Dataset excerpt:

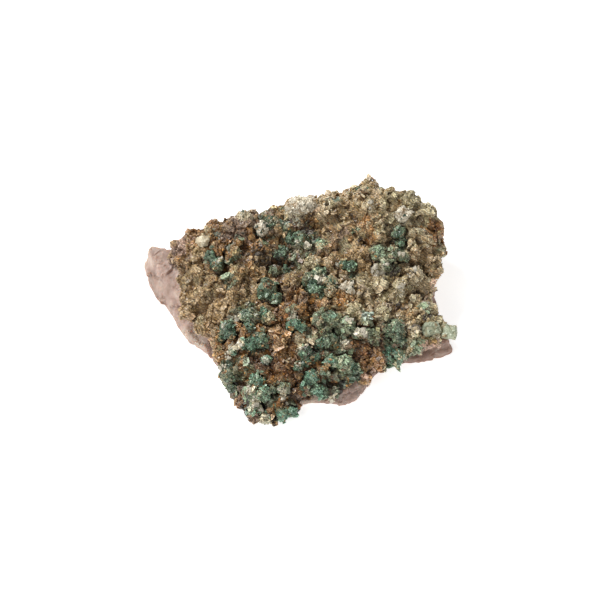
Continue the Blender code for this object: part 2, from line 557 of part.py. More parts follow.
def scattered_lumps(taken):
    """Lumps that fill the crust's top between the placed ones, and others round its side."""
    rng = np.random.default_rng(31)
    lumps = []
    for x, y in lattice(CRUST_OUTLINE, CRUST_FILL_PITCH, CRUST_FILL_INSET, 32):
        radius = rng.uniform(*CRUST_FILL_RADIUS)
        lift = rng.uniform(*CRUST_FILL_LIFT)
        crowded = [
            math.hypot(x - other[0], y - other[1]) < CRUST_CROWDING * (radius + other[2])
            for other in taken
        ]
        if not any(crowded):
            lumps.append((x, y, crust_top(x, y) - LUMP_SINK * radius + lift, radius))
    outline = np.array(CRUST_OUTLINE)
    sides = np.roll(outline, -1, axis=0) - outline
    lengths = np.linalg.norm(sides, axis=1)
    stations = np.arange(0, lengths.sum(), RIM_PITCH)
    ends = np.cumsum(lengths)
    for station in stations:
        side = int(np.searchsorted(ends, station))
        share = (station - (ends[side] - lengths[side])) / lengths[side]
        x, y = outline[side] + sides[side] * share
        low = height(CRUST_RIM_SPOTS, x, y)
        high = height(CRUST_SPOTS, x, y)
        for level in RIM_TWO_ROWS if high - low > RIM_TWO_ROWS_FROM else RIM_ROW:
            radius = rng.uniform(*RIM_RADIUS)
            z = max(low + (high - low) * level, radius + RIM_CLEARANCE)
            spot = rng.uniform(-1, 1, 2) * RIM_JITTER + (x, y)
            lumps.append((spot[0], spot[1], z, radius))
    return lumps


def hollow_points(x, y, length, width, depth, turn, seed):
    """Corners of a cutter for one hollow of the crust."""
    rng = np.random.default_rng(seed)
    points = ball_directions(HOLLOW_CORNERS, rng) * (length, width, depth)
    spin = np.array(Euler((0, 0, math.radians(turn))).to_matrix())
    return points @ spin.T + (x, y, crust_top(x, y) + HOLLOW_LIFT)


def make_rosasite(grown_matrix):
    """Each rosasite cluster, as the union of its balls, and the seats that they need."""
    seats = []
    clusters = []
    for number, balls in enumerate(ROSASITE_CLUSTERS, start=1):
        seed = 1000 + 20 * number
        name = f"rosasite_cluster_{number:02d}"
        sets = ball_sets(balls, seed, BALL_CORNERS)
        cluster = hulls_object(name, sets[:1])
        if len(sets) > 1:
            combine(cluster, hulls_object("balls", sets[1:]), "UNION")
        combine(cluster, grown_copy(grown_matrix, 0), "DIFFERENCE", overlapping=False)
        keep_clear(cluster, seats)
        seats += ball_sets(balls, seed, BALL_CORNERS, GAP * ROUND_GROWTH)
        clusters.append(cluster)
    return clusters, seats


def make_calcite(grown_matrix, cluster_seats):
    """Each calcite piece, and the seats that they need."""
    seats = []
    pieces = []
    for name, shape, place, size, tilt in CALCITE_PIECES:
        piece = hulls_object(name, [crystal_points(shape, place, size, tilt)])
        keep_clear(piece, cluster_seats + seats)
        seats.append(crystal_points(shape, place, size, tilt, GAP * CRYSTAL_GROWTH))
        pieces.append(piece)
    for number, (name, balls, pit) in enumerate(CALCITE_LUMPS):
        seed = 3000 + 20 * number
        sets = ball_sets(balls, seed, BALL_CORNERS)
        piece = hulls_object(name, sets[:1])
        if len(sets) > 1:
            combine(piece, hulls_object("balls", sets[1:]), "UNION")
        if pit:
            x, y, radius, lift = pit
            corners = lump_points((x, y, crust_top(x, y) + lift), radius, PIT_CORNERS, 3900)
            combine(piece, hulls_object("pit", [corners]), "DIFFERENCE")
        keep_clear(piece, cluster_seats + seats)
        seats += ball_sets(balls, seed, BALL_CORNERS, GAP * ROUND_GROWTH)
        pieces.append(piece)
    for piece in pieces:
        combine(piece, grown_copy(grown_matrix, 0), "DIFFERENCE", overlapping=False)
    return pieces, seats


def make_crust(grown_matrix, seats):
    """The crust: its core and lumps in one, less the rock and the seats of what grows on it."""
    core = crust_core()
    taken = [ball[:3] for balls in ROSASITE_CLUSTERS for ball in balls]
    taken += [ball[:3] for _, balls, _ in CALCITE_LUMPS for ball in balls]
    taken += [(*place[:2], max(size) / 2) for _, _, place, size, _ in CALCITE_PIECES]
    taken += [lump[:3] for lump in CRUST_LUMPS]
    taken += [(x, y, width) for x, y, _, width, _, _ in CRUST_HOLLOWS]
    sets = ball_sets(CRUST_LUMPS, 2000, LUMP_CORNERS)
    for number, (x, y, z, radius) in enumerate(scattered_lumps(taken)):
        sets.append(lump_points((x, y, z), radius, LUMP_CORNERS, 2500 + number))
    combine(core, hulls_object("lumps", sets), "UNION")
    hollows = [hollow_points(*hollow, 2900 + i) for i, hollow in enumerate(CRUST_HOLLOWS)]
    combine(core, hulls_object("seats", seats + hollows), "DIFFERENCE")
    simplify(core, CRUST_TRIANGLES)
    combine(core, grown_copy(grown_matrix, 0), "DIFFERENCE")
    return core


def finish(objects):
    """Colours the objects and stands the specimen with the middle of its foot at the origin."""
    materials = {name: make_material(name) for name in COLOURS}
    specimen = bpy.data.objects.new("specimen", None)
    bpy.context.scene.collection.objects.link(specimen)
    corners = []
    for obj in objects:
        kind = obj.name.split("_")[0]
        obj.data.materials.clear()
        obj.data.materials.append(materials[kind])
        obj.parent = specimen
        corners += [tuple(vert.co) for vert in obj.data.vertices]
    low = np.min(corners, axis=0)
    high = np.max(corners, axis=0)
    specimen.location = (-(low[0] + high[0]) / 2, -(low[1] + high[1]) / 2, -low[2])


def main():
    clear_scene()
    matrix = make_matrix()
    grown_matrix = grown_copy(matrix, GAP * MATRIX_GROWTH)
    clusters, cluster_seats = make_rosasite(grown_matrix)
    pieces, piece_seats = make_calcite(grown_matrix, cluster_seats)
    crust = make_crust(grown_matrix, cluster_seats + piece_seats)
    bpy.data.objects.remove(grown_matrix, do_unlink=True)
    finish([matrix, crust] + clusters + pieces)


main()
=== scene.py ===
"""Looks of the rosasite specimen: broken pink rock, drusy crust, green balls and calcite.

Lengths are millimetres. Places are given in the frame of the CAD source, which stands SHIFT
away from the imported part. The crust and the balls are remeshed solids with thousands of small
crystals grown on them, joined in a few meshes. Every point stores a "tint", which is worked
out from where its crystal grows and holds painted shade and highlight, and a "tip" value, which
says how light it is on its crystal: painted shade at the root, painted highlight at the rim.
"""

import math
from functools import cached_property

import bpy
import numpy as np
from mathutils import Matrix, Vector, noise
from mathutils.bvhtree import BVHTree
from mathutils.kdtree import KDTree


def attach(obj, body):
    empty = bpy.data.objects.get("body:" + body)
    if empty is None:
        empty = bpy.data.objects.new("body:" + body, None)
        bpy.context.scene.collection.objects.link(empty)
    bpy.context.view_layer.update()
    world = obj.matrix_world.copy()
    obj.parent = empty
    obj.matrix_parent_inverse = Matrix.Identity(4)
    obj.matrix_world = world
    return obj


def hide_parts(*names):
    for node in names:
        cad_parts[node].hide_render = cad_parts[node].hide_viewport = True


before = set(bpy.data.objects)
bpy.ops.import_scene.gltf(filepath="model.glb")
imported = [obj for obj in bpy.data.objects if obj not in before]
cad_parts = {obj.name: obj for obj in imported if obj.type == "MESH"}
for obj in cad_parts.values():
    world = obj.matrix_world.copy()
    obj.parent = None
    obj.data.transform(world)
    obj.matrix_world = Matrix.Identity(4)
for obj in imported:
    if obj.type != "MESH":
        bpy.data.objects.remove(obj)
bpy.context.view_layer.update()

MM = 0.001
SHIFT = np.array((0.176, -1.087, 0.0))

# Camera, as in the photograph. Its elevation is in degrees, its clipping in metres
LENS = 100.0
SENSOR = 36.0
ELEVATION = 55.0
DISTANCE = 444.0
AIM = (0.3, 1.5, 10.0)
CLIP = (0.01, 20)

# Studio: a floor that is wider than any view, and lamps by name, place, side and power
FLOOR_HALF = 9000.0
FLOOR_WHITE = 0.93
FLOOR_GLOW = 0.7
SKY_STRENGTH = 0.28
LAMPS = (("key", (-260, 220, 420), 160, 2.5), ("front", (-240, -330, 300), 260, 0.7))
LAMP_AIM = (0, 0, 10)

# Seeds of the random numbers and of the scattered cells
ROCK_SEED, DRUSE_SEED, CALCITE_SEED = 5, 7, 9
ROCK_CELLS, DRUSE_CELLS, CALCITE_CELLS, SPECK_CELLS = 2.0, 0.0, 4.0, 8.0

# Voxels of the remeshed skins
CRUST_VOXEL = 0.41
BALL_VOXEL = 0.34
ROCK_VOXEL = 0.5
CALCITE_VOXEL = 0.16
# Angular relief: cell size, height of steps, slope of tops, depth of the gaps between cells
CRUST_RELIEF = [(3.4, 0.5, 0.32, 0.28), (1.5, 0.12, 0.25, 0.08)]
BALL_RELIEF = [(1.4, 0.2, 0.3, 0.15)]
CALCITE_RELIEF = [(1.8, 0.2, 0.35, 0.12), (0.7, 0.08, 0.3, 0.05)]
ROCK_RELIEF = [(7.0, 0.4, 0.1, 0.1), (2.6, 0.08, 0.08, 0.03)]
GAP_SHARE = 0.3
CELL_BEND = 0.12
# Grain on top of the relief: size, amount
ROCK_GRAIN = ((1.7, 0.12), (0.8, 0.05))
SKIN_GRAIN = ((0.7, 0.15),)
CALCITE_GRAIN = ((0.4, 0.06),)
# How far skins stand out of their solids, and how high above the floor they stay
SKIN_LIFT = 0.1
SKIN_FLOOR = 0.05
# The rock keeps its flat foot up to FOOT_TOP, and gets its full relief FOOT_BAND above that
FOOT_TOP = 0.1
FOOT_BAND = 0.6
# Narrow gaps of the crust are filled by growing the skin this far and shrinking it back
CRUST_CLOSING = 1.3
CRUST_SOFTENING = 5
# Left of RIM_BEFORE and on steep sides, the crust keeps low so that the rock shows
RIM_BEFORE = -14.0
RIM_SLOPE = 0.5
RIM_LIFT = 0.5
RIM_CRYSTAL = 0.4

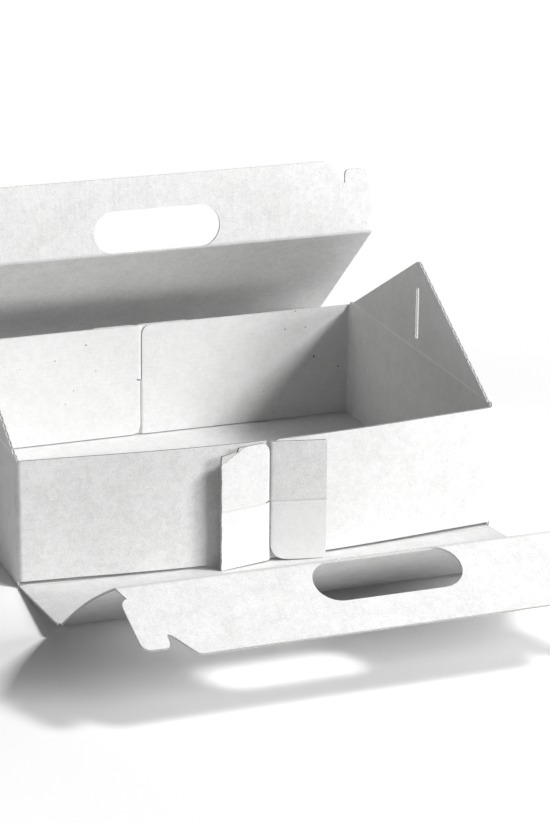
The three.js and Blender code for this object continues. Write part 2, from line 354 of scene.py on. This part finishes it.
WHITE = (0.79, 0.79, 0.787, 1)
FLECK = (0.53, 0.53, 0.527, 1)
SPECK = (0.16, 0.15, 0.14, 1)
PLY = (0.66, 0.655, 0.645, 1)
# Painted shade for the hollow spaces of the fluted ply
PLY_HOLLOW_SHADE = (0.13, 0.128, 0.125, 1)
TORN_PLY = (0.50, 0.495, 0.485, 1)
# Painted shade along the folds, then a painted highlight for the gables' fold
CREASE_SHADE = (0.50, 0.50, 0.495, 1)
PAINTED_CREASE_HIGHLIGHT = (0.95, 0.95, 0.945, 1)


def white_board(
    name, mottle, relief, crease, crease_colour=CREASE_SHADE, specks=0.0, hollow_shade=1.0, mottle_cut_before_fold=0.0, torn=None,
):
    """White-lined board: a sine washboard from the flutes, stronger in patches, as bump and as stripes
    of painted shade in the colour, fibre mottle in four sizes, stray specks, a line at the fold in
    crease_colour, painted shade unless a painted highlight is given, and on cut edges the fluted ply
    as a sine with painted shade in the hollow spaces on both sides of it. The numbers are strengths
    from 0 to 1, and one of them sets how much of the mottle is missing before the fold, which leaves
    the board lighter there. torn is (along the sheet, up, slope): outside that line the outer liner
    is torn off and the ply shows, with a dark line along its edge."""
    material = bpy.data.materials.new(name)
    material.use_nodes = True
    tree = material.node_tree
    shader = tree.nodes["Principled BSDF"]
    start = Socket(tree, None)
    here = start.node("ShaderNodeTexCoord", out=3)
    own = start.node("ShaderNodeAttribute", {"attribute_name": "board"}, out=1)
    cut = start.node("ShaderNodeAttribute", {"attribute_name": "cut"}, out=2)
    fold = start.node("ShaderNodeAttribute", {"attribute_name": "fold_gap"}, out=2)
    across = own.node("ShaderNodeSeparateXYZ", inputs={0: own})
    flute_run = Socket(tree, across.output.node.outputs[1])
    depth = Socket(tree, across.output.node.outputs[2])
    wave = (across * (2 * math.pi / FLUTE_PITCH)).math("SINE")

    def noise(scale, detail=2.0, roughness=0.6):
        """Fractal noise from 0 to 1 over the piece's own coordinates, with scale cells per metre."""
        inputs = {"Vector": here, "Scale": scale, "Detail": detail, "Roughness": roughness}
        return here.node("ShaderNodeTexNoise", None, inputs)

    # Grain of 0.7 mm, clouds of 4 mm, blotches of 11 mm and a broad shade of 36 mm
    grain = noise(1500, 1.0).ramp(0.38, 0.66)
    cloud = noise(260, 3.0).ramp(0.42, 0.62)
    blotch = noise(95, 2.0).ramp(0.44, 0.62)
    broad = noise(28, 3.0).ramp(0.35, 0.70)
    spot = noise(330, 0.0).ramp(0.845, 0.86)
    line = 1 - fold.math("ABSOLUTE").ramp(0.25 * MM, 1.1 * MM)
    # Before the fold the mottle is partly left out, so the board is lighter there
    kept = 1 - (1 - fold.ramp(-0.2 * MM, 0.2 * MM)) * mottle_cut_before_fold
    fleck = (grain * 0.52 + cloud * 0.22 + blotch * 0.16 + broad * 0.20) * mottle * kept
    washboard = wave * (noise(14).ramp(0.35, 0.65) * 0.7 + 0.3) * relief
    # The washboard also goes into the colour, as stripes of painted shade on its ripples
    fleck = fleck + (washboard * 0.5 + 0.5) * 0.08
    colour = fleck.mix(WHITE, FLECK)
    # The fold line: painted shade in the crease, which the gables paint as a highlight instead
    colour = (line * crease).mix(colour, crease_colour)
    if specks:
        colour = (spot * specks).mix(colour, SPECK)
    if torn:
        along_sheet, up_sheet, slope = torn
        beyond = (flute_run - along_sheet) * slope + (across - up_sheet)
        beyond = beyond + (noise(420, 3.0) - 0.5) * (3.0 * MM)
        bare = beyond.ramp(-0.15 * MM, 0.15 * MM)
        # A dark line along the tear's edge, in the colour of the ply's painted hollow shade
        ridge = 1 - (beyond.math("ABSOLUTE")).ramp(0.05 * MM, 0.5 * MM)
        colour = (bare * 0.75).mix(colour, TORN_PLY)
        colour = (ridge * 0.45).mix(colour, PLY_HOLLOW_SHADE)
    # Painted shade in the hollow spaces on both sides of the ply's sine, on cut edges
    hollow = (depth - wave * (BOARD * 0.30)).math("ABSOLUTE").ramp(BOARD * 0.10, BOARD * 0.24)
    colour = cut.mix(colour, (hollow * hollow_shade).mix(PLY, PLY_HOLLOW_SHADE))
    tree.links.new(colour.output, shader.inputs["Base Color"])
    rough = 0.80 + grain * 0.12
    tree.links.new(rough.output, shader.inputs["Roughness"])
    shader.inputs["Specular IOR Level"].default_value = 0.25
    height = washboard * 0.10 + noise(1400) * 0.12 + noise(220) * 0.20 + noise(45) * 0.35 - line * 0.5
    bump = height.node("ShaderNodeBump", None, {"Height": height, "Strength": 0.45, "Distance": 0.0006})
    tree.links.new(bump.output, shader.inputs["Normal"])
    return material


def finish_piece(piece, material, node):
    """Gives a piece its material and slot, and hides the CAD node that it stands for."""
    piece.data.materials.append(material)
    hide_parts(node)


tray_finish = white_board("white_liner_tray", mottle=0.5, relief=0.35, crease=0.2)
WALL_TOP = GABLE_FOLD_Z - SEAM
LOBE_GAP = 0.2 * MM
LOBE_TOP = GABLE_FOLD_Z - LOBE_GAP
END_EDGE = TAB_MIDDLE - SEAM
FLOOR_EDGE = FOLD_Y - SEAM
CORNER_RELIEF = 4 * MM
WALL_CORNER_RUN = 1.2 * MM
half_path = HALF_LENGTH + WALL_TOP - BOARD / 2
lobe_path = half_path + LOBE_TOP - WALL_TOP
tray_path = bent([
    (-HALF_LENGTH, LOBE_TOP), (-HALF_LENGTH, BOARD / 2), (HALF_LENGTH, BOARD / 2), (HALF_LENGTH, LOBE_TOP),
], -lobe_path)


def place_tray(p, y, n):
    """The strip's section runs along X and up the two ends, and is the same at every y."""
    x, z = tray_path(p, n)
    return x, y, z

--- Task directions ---
Your task is to retype the entries verbatim, starting with the line that holds "The three.js and" and stopping after the line that holds "PAINTED_CREASE_HIGHLIGHT = (0.95, 0.95, 0.945, 1)".

--- Reply ---
The three.js and Blender code for this object continues. Write part 2, from line 354 of scene.py on. This part finishes it.
WHITE = (0.79, 0.79, 0.787, 1)
FLECK = (0.53, 0.53, 0.527, 1)
SPECK = (0.16, 0.15, 0.14, 1)
PLY = (0.66, 0.655, 0.645, 1)
# Painted shade for the hollow spaces of the fluted ply
PLY_HOLLOW_SHADE = (0.13, 0.128, 0.125, 1)
TORN_PLY = (0.50, 0.495, 0.485, 1)
# Painted shade along the folds, then a painted highlight for the gables' fold
CREASE_SHADE = (0.50, 0.50, 0.495, 1)
PAINTED_CREASE_HIGHLIGHT = (0.95, 0.95, 0.945, 1)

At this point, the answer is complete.